Black and White in the Ilford CAP-40

Processing Black and White prints in the Ilford CAP40

Justin Richards

2 minute read

Chemistry

For black and white, I use the following chemicals:

I replenish all three chemicals at 13ml working strength solution per 8x10 print. (approx 250ml for 20 8x10). That’s probably overkill for the stop, but stop is cheap, and it does evaporate and carry-over. I’ve been on the same beginning mix of chemicals since Septemper (4 months) with just replenishment and draining the machine into air-tight bottles if I’m not using it for more than a couple days.

I would recommend staying away from using dektol in the machine, as it has a nasty habit of leaving brown/black deposits behind, as well as oxidizing rapidly in the machine.

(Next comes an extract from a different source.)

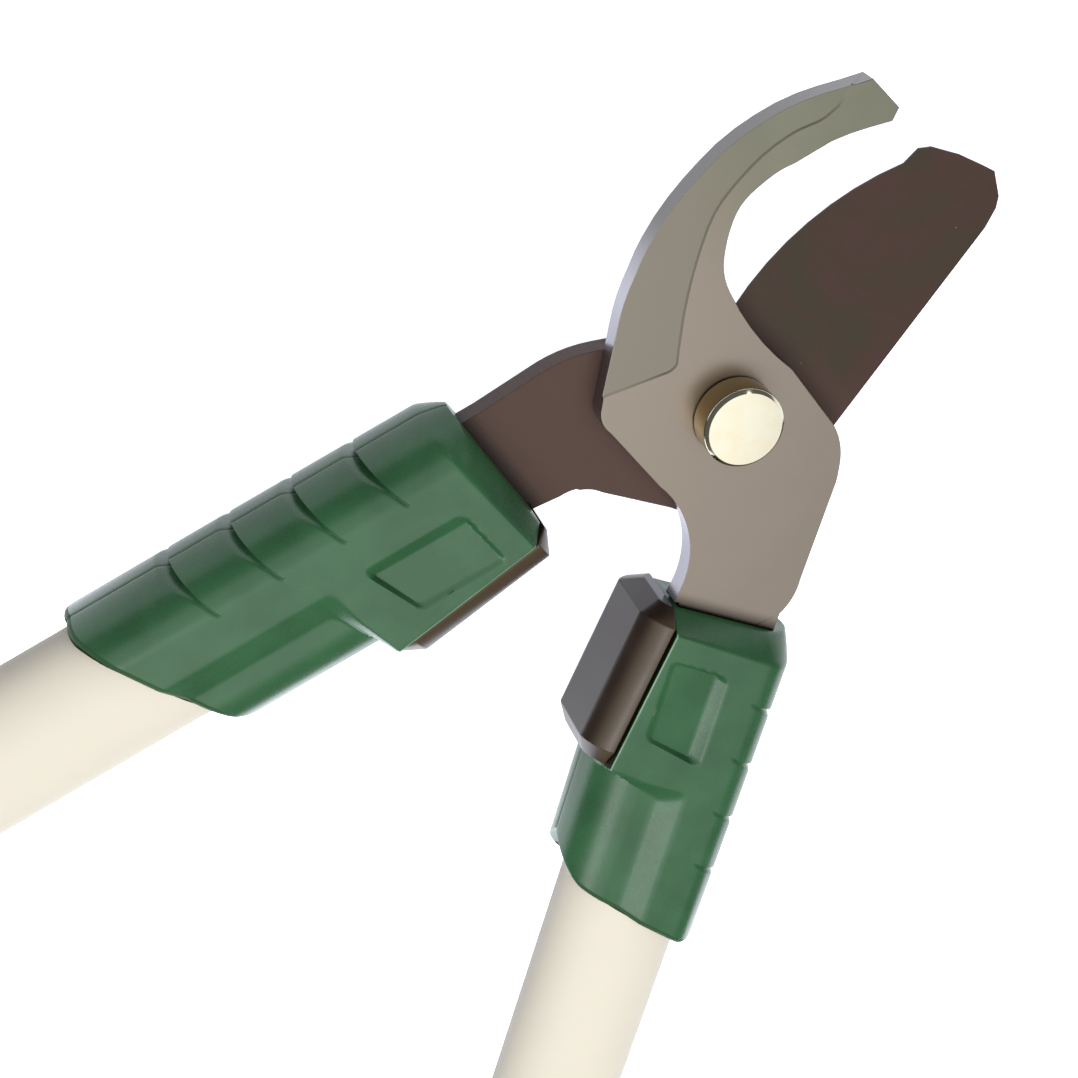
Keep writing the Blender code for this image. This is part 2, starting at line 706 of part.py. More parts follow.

I have a initial rinse tray just below the output of the processor, to catch the wet fixed prints and do an initial rinse before going into the washer. This tray has about 2 liters of fresh water, and it gets replaced every session. One minor annoyance with this processor, is sometimes the prints coming out get caught and need to be knocked loose. The side of the machine below the output needs to be wiped down regularly as fixer residue likes to build up.

Results

The prints come out of the machine fixed, and ready to wash. I have a temporary rinse tray at the output of the machine, to knock the majority of the fixer off before the prints go into my print washer (article on that soon).

They look identical to prints done in trays, with the added benefit of being identical across a series with no little variations due to temperature changes or time changes in processing.